**MATERIAL PROVIDED**

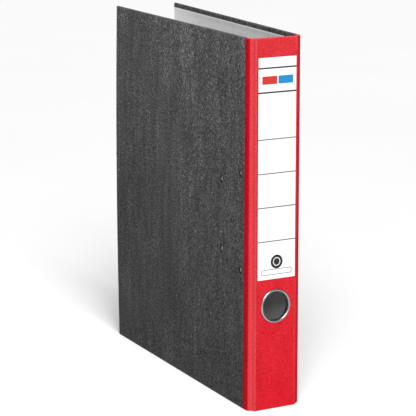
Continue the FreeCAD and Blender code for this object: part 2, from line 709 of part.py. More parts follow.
def make_roller():
    """The roller that rides on the crank, and its pin in the lever's cheeks."""
    body = new_body("roller")
    face = new_sketch(body, "roller_face", "XY_Plane")
    add_circle(face, ("0", "0"), "Size.roller_radius")
    add_circle(face, ("0", "0"), "Size.pivot_pin + Size.running_gap")
    pad(body, face, "roller_drum", "2 * Size.roller_half", symmetric=True)
    keep(body, "roller", ROLLER)

    pin = new_body("roller_pin")
    disc = new_sketch(pin, "roller_pin_face", "XY_Plane")
    add_circle(disc, ("0", "0"), "Size.pivot_pin")
    pad(pin, disc, "roller_pin_rod", "2 * (Size.lever_outer + Size.roller_pin_end)",
        symmetric=True)
    keep(pin, "roller_pin", ROLLER)


def make_compressor():
    """The bar that presses the sheets down, and the two catches that grip the posts."""
    post_depth = "Size.shaft_depth + 2 * Size.arch_radius"
    body = new_body("compressor_bar")
    outline = new_sketch(body, "bar_outline", "YZ_Plane")
    add_slot(outline, (post_depth, "0"),
             "Size.compressor_length / 2 - Size.compressor_width / 2",
             "Size.compressor_width / 2", False)
    pad(body, outline, "bar", "Size.compressor_thickness")
    holes = new_sketch(body, "bar_holes", "YZ_Plane")
    for sign in ("", "-"):
        add_circle(holes, (post_depth, f"{sign}Size.arch_spacing / 2"),
                   "Size.post_radius + Size.post_clearance")
    pocket(body, holes, "bar_holes_cut")
    bar_level = Vector(size["compressor_height"], 0, 0)
    keep(body, "compressor_bar", MECHANISM * Placement(bar_level, Rotation()))

    catches = []
    for side, sign in (("upper", 1), ("lower", -1)):
        post = Vector(0, size["shaft_depth"] + 2 * size["arch_radius"],
                      sign * size["arch_spacing"] / 2)
        plate = doc.addObject("Part::Box", side + "_catch_plate")
        plate.setExpression("Length", "Size.catch_thickness")
        plate.setExpression("Width", "Size.catch_width")
        plate.setExpression("Height", "Size.catch_length")
        plate.Placement.Base = post - Vector(0, size["catch_width"] / 2, size["catch_length"] / 2)
        hole = rod(side + "_catch_hole", "Size.post_radius + Size.post_clearance",
                   "Size.catch_thickness", post)
        catches.append(cut(side + "_catch", plate, hole))
    group = doc.addObject("Part::Compound", "catch_group")
    group.Links = catches
    above = bar_level + Vector(size["compressor_thickness"], 0, 0)
    keep(group, "compressor_catches", MECHANISM * Placement(above, Rotation()))


# ---------------------------------------------------------------- build, check, export

def stand_on_origin():
    """Shift every sub-part so that the bounding box stands centred on the origin."""
    box = FreeCAD.BoundBox()
    for node in nodes:
        box.add(node.Shape.optimalBoundingBox(False))
    shift = Vector(-box.Center.x, -box.Center.y, -box.ZMin)
    for node in nodes:
        node.Placement = Placement(shift, Rotation()) * node.Placement
    doc.recompute()
    return shift


def check_document():
    """Stop if any object failed or any sub-part's shape is unusable."""
    for item in doc.Objects:
        if "Invalid" in item.State or "Error" in item.State:
            raise RuntimeError(f"{item.Name} failed: {item.State}")
    for node in nodes:
        if node.Shape.isNull() or not node.Shape.isValid():
            raise RuntimeError(f"{node.Label} has no valid shape")


make_rear_cover()
make_hinge_strip("rear")
make_spine()
make_hinge_strip("front")
make_front_cover()
make_label()
make_finger_ring()
make_base_plate()
make_post("upper_post", 1)
make_post("lower_post", -1)
make_rivets()
make_lever_pin()
make_arch_spring()
make_arch_wire()
make_lever()
make_roller()
make_compressor()
doc.recompute()
origin_shift = stand_on_origin()
check_document()

os.makedirs("parts", exist_ok=True)
for node in nodes:
    node.Shape.exportStep(f"parts/{node.Label}.step")
    print(f"{node.Label}: {node.Shape.Volume:.1f} mm3, {len(node.Shape.Solids)} solid(s)")

AXES = {
    "rear crease": rear_crease, "rear spine crease": rear_spine_crease,
    "front spine crease": front_spine_crease, "front crease": front_crease,
    "mechanism origin": MECHANISM.Base, "lever pivot": LEVER.Base, "roller": ROLLER.Base,
    "arch shaft": MECHANISM.multVec(Vector(size["shaft_height"], size["shaft_depth"], 0)),
}
for label, point in AXES.items():
    placed = point + origin_shift
    print(f"{label}: {placed.x:.4f} {placed.y:.4f} {placed.z:.4f}")
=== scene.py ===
import bmesh
import bpy
import json
import math
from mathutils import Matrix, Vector


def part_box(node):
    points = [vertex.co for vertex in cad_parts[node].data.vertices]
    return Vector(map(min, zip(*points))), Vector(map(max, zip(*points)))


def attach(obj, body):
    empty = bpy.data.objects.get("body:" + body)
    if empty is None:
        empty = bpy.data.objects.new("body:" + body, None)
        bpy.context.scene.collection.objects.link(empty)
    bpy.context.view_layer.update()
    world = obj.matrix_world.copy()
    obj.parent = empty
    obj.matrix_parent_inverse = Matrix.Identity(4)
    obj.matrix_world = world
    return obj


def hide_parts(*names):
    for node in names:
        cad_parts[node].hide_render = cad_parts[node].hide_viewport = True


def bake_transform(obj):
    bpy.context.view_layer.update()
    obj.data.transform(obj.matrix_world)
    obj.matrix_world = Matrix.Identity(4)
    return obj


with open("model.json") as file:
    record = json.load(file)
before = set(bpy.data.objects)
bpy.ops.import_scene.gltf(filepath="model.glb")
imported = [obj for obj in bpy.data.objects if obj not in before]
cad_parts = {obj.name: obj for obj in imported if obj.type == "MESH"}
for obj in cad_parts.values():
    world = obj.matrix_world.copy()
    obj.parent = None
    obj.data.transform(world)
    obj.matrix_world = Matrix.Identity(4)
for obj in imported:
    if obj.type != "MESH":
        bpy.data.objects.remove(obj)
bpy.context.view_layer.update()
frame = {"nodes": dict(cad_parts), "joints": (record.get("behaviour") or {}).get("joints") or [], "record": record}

MM = 0.001
UP = Vector((0, 0, 1))
JOINTS = {joint["name"]: joint for joint in frame["joints"]}
MOUNTS = {mount["name"]: mount for mount in frame["record"]["mounts"]}
NODES = frame["nodes"]


# ---- camera

CAMERA_PLACE = (-0.78381, -1.67849, 0.52328)
CAMERA_YAW, CAMERA_PITCH = 24.954, 11.462  # degrees right of +Y, and below the horizon
SENSOR_WIDTH, LENS = 36.0, 181.51
CLIP_START, CLIP_END = 0.05, 60.0


def make_camera():
    data = bpy.data.cameras.new("camera")
    data.sensor_width = SENSOR_WIDTH
    data.lens = LENS
    data.clip_start = CLIP_START
    data.clip_end = CLIP_END
    camera = bpy.data.objects.new("camera", data)
    camera.location = CAMERA_PLACE
    camera.rotation_euler = (math.radians(90 - CAMERA_PITCH), 0, math.radians(-CAMERA_YAW))
    bpy.context.scene.collection.objects.link(camera)
    bpy.context.scene.camera = camera


# ---- small sums

def spread(start, end, count):
    """Evenly spaced values from start to end, both included."""
    return [start + (end - start) * i / (count - 1) for i in range(count)]


def smooth(value, low, high):
    """Rises smoothly from 0 at low to 1 at high."""
    share = min(max((value - low) / (high - low), 0.0), 1.0)
    return share * share * (3 - 2 * share)


def hump(value, centre, width):
    """1 at the centre, falling smoothly to 0 on both sides."""
    return math.exp(-((value - centre) / width) ** 2)


def polar(radius, degrees):
    """A point on a circle round the origin."""
    angle = math.radians(degrees)
    return radius * math.cos(angle), radius * math.sin(angle)


# ---- panels in plan

# The cover is five panels that meet at four creases. They are numbered from the rear cover,
# round the outside, to the front cover. A panel's `across` starts at its own crease.
REAR, REAR_STRIP, SPINE, FRONT_STRIP, FRONT = range(5)
REAR_CREASE, REAR_CORNER, FRONT_CORNER, FRONT_CREASE = range(4)
BODIES = ["rear_cover", "rear_hinge_strip", "spine", "front_hinge_strip", "front_cover"]
FRONT_COVER_ANGLE = math.radians(87.4)  # the front cover's direction in plan

BOARD_OUTER, BOARD_INNER = 0.3 * MM, 2.3 * MM  # the grey board's faces, below the outer face
PAPER = 0.3 * MM  # thickness of the covering
WALL = 2.6 * MM  # board, covering and turned-in covering
# How far each bend's curve reaches before and after its crease, on the outer face.
OUTER_TRIM = [(0.4 * MM, 2.5 * MM), (1.3 * MM, 1.3 * MM), (1.0 * MM, 0.9 * MM),
              (0.5 * MM, 0.5 * MM)]
INNER_TRIM = 0.5 * MM


CREASES = [Vector(JOINTS[name]["pos_m"][:2]) for name in
           ("rear_fold", "rear_spine_fold", "front_fold", "front_cover_fold")]
FILE_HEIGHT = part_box("spine_cloth")[1].z
COVER_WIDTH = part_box("rear_board")[1].y - CREASES[REAR_CREASE].y
MIDDLE = [after - before for before, after in zip(CREASES, CREASES[1:])]
ACROSS = [Vector((0, -1)), *[side.normalized() for side in MIDDLE],
          Vector((math.cos(FRONT_COVER_ANGLE), math.sin(FRONT_COVER_ANGLE)))]
INWARD = [Vector((-across.y, across.x)) for across in ACROSS]
ORIGINS = [CREASES[REAR_CREASE]] + CREASES
WIDTHS = [COVER_WIDTH, *[side.length for side in MIDDLE], COVER_WIDTH]


# A station is a place along the cover's outline in plan, on a panel or on a crease's curve.

def flat(panel, across):
    """A station on a panel's flat part, `across` from the panel's origin at the outer face."""
    return ("flat", panel, across)


def bend(crease, share):
    """A station on the curve round a crease, from 0 before it to 1 after it."""
    return ("bend", crease, share)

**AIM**
Extract verbatim only those lines that run from the line with "make_lever()" to the line with "obj.parent = empty", inclusive.

**RESPONSE**
make_lever()
make_roller()
make_compressor()
doc.recompute()
origin_shift = stand_on_origin()
check_document()

os.makedirs("parts", exist_ok=True)
for node in nodes:
    node.Shape.exportStep(f"parts/{node.Label}.step")
    print(f"{node.Label}: {node.Shape.Volume:.1f} mm3, {len(node.Shape.Solids)} solid(s)")

AXES = {
    "rear crease": rear_crease, "rear spine crease": rear_spine_crease,
    "front spine crease": front_spine_crease, "front crease": front_crease,
    "mechanism origin": MECHANISM.Base, "lever pivot": LEVER.Base, "roller": ROLLER.Base,
    "arch shaft": MECHANISM.multVec(Vector(size["shaft_height"], size["shaft_depth"], 0)),
}
for label, point in AXES.items():
    placed = point + origin_shift
    print(f"{label}: {placed.x:.4f} {placed.y:.4f} {placed.z:.4f}")
=== scene.py ===
import bmesh
import bpy
import json
import math
from mathutils import Matrix, Vector


def part_box(node):
    points = [vertex.co for vertex in cad_parts[node].data.vertices]
    return Vector(map(min, zip(*points))), Vector(map(max, zip(*points)))


def attach(obj, body):
    empty = bpy.data.objects.get("body:" + body)
    if empty is None:
        empty = bpy.data.objects.new("body:" + body, None)
        bpy.context.scene.collection.objects.link(empty)
    bpy.context.view_layer.update()
    world = obj.matrix_world.copy()
    obj.parent = empty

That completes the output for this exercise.